Extracted data entries:
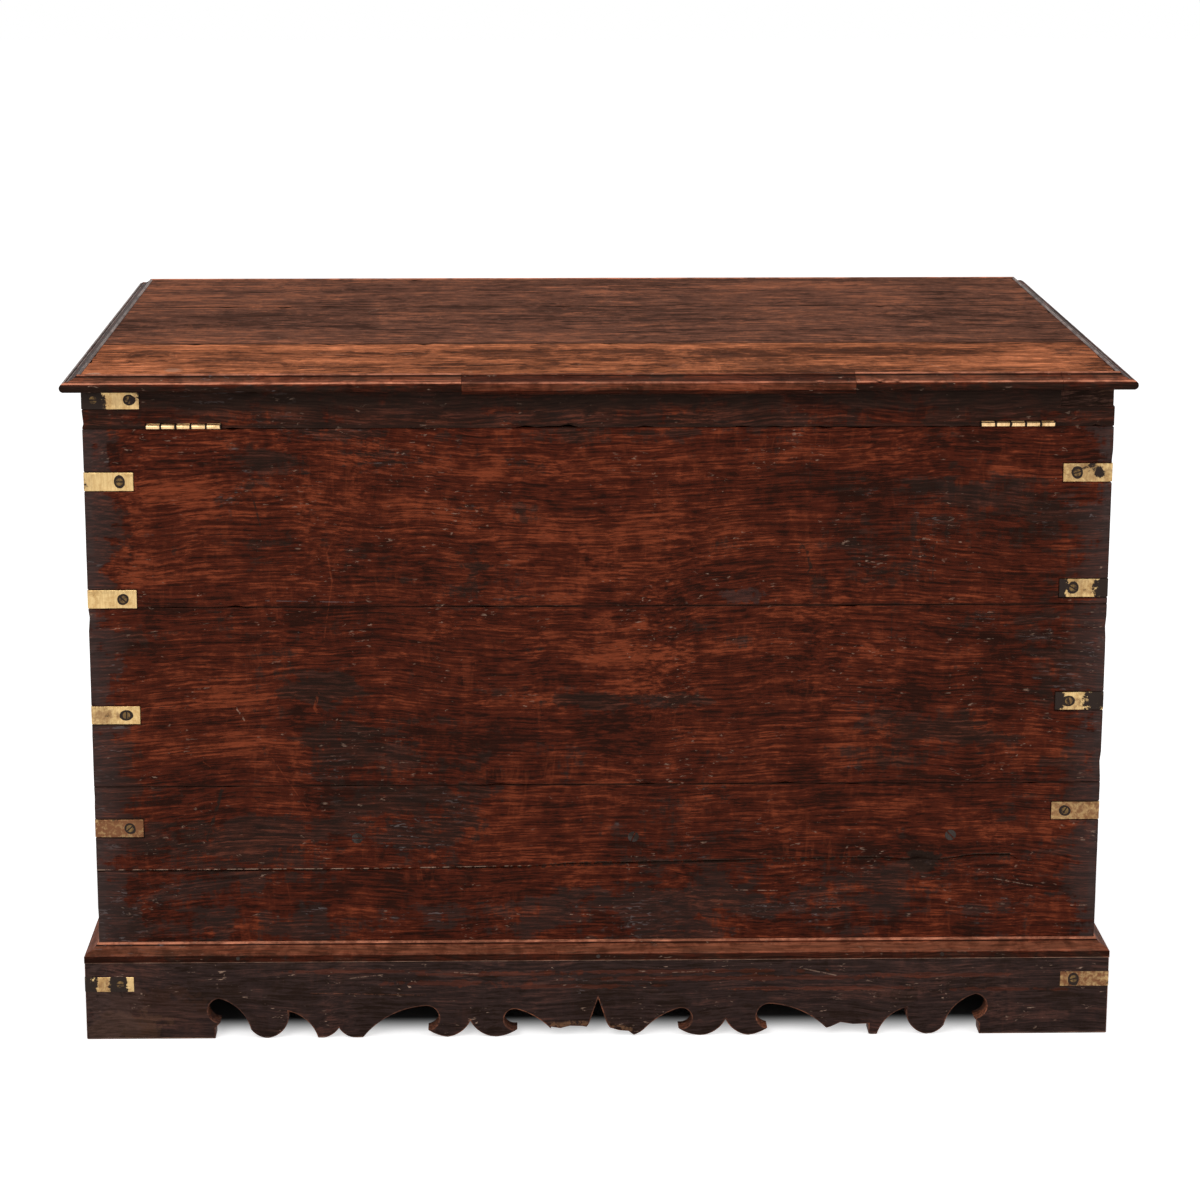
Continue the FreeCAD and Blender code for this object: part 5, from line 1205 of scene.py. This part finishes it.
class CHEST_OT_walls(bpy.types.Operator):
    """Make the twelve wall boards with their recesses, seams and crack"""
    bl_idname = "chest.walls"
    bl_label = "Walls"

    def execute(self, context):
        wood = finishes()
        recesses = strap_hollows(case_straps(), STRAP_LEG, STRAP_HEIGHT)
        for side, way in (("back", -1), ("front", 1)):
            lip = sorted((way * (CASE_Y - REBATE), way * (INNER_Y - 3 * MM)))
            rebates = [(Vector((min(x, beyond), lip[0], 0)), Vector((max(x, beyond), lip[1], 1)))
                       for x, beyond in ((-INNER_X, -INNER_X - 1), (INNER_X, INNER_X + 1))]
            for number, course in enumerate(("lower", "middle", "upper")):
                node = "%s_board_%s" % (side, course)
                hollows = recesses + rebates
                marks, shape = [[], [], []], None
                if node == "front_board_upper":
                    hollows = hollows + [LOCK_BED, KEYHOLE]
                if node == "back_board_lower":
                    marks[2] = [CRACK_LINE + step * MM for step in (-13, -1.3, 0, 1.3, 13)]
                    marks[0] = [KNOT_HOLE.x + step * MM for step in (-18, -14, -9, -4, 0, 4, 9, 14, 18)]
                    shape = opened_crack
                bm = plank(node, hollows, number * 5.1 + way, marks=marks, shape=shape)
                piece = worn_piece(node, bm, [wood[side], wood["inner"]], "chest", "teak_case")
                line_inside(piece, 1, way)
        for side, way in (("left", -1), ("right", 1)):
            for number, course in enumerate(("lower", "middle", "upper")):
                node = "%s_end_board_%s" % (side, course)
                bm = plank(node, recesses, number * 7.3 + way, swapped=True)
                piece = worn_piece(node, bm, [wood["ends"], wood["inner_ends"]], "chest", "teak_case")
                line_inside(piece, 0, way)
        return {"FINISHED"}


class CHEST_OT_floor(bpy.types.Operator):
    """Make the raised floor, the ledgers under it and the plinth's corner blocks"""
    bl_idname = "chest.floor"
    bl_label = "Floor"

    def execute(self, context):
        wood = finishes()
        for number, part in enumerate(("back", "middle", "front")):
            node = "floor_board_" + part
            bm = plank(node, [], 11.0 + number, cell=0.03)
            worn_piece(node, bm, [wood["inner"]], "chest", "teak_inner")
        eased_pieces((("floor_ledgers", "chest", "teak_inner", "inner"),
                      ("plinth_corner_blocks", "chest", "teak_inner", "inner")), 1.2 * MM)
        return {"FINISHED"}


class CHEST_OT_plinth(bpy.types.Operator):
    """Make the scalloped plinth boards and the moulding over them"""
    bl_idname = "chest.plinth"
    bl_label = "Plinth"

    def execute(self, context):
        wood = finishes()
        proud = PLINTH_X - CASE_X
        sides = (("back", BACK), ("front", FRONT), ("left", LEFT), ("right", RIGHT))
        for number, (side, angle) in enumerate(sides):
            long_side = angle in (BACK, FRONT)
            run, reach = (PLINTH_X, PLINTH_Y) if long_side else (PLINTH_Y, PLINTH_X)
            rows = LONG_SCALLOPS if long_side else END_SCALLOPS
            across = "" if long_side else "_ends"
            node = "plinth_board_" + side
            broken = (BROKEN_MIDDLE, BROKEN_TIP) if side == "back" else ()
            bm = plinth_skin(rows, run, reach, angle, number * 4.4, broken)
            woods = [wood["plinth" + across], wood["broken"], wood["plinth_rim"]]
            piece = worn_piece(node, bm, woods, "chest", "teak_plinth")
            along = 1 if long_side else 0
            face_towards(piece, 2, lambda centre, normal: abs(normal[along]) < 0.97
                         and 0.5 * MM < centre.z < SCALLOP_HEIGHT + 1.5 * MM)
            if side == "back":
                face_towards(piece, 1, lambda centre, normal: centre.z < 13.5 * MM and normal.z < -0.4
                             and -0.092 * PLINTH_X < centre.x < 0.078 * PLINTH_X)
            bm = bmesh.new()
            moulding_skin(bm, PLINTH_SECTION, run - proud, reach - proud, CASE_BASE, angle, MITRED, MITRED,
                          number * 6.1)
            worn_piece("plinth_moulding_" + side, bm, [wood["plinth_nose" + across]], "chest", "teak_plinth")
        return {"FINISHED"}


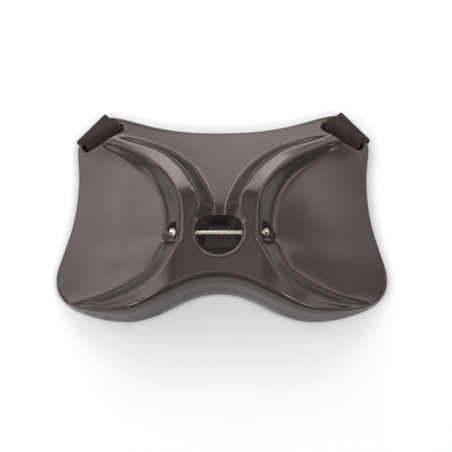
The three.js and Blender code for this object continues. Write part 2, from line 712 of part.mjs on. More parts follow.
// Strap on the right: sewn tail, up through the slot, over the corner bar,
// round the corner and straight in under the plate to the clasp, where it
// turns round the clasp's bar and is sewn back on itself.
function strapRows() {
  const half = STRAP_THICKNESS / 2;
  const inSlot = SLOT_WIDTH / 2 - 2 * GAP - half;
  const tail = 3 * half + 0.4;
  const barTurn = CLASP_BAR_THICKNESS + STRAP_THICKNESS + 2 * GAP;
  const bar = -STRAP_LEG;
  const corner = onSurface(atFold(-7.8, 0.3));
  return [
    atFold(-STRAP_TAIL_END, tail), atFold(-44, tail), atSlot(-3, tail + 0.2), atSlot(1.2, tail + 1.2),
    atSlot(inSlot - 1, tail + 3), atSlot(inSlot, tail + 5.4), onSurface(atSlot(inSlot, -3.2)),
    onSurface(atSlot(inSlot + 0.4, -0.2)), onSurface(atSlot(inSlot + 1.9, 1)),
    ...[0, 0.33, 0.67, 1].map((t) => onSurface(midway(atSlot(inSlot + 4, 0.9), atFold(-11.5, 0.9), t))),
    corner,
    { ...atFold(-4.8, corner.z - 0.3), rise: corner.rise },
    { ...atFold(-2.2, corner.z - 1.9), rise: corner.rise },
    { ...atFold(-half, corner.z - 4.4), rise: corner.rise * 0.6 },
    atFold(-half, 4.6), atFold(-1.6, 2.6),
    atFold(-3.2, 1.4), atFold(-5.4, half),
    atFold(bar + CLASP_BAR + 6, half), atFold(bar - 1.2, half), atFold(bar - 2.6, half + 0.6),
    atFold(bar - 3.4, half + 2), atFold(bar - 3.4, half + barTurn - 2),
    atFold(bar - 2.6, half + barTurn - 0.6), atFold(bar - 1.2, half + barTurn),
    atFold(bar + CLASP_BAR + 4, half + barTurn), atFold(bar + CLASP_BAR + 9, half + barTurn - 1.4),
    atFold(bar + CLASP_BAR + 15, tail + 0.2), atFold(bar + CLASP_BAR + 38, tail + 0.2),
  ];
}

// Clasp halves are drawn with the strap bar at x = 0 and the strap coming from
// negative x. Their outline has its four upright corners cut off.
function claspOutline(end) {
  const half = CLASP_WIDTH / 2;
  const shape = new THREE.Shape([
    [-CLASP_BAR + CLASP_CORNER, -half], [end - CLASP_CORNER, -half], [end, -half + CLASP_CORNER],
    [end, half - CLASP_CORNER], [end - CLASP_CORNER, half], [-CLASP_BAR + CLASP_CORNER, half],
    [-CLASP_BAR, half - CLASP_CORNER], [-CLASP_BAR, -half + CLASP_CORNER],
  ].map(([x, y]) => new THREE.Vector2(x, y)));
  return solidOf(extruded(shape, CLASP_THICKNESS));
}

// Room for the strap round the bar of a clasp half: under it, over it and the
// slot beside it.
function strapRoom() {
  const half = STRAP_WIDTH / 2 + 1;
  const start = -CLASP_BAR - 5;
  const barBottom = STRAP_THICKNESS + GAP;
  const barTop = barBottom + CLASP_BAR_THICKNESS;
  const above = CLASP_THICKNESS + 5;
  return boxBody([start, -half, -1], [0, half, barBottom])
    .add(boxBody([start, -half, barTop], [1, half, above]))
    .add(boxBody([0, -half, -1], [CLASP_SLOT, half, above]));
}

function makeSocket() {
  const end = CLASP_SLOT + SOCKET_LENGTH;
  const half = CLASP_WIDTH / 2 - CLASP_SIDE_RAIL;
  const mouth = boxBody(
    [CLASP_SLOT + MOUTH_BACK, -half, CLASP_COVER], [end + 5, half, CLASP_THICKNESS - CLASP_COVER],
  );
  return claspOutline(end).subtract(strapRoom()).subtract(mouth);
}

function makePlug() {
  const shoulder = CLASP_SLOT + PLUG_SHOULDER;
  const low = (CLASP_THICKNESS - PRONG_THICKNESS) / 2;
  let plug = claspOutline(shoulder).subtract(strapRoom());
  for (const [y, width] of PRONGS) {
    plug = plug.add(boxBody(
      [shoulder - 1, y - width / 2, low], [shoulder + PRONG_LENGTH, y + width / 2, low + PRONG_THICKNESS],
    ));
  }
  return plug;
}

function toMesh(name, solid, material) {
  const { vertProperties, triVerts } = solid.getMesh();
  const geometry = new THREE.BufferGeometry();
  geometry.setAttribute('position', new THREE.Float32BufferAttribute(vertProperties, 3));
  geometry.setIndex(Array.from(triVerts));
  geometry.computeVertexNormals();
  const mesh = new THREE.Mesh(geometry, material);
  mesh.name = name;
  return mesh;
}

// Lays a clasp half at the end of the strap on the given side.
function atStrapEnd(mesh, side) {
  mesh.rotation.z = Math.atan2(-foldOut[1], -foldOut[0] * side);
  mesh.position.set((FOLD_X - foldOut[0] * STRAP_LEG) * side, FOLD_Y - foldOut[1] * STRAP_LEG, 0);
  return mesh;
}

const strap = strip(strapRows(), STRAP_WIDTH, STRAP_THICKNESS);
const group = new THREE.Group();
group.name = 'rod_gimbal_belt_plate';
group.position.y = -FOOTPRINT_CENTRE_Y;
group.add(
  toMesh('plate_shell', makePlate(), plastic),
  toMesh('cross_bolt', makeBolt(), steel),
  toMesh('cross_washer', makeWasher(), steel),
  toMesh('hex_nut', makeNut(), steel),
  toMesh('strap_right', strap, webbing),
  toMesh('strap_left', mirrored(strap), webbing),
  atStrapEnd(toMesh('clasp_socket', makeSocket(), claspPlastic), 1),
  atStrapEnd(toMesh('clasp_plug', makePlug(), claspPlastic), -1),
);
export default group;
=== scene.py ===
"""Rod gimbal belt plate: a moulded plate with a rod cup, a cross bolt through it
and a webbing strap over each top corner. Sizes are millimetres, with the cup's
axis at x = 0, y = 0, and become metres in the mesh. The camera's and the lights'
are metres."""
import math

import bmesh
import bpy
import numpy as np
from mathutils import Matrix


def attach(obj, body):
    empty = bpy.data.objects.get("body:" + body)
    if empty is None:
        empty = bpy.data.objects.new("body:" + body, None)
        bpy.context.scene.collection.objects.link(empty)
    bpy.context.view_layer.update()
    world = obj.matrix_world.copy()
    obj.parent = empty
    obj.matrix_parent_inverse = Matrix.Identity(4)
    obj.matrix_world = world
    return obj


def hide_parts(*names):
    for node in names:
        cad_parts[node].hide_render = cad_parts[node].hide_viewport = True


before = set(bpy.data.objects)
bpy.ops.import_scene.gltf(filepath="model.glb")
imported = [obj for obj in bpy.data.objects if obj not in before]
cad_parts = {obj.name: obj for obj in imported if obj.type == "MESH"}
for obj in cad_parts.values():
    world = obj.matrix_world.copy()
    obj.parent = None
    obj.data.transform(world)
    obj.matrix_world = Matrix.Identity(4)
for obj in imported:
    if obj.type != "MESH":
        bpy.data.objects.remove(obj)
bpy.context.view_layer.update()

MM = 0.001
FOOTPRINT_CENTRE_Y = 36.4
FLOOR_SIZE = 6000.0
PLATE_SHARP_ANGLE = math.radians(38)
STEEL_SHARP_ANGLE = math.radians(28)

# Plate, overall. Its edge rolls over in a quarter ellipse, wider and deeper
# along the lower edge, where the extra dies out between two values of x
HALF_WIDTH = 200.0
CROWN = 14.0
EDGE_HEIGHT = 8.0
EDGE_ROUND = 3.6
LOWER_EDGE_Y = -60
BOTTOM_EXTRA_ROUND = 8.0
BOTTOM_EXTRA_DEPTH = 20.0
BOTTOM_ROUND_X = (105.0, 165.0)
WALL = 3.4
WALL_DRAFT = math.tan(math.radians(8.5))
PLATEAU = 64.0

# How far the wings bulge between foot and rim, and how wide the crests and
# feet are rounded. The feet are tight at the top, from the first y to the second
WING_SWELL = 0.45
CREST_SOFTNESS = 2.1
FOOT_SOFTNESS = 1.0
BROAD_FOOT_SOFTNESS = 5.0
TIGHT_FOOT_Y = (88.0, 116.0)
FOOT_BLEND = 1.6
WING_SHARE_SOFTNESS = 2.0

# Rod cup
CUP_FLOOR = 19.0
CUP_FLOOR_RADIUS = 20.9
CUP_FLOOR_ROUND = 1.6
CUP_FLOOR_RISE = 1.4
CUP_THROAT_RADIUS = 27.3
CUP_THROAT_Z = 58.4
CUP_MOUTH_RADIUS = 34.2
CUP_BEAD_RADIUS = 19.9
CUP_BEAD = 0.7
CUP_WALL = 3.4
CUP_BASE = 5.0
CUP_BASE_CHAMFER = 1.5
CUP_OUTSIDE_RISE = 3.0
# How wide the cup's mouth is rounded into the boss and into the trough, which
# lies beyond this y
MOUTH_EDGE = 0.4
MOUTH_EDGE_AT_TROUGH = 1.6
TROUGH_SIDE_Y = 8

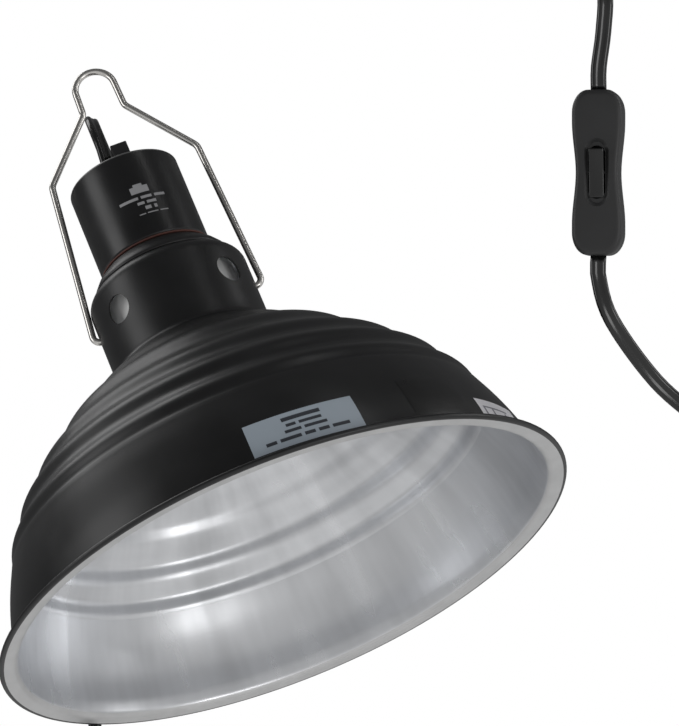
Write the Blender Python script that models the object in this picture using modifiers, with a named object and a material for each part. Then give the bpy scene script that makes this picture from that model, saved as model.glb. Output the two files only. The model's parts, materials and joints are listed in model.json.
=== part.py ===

__Instructions to follow__:
As listed above, the lines from the line with "the given side." to the line with "bpy.data.objects.remove(obj)" are to be echoed exactly, with both ends included and nothing added.

__Worked answer__:
// Lays a clasp half at the end of the strap on the given side.
function atStrapEnd(mesh, side) {
  mesh.rotation.z = Math.atan2(-foldOut[1], -foldOut[0] * side);
  mesh.position.set((FOLD_X - foldOut[0] * STRAP_LEG) * side, FOLD_Y - foldOut[1] * STRAP_LEG, 0);
  return mesh;
}

const strap = strip(strapRows(), STRAP_WIDTH, STRAP_THICKNESS);
const group = new THREE.Group();
group.name = 'rod_gimbal_belt_plate';
group.position.y = -FOOTPRINT_CENTRE_Y;
group.add(
  toMesh('plate_shell', makePlate(), plastic),
  toMesh('cross_bolt', makeBolt(), steel),
  toMesh('cross_washer', makeWasher(), steel),
  toMesh('hex_nut', makeNut(), steel),
  toMesh('strap_right', strap, webbing),
  toMesh('strap_left', mirrored(strap), webbing),
  atStrapEnd(toMesh('clasp_socket', makeSocket(), claspPlastic), 1),
  atStrapEnd(toMesh('clasp_plug', makePlug(), claspPlastic), -1),
);
export default group;
=== scene.py ===
"""Rod gimbal belt plate: a moulded plate with a rod cup, a cross bolt through it
and a webbing strap over each top corner. Sizes are millimetres, with the cup's
axis at x = 0, y = 0, and become metres in the mesh. The camera's and the lights'
are metres."""
import math

import bmesh
import bpy
import numpy as np
from mathutils import Matrix


def attach(obj, body):
    empty = bpy.data.objects.get("body:" + body)
    if empty is None:
        empty = bpy.data.objects.new("body:" + body, None)
        bpy.context.scene.collection.objects.link(empty)
    bpy.context.view_layer.update()
    world = obj.matrix_world.copy()
    obj.parent = empty
    obj.matrix_parent_inverse = Matrix.Identity(4)
    obj.matrix_world = world
    return obj


def hide_parts(*names):
    for node in names:
        cad_parts[node].hide_render = cad_parts[node].hide_viewport = True


before = set(bpy.data.objects)
bpy.ops.import_scene.gltf(filepath="model.glb")
imported = [obj for obj in bpy.data.objects if obj not in before]
cad_parts = {obj.name: obj for obj in imported if obj.type == "MESH"}
for obj in cad_parts.values():
    world = obj.matrix_world.copy()
    obj.parent = None
    obj.data.transform(world)
    obj.matrix_world = Matrix.Identity(4)
for obj in imported:
    if obj.type != "MESH":
        bpy.data.objects.remove(obj)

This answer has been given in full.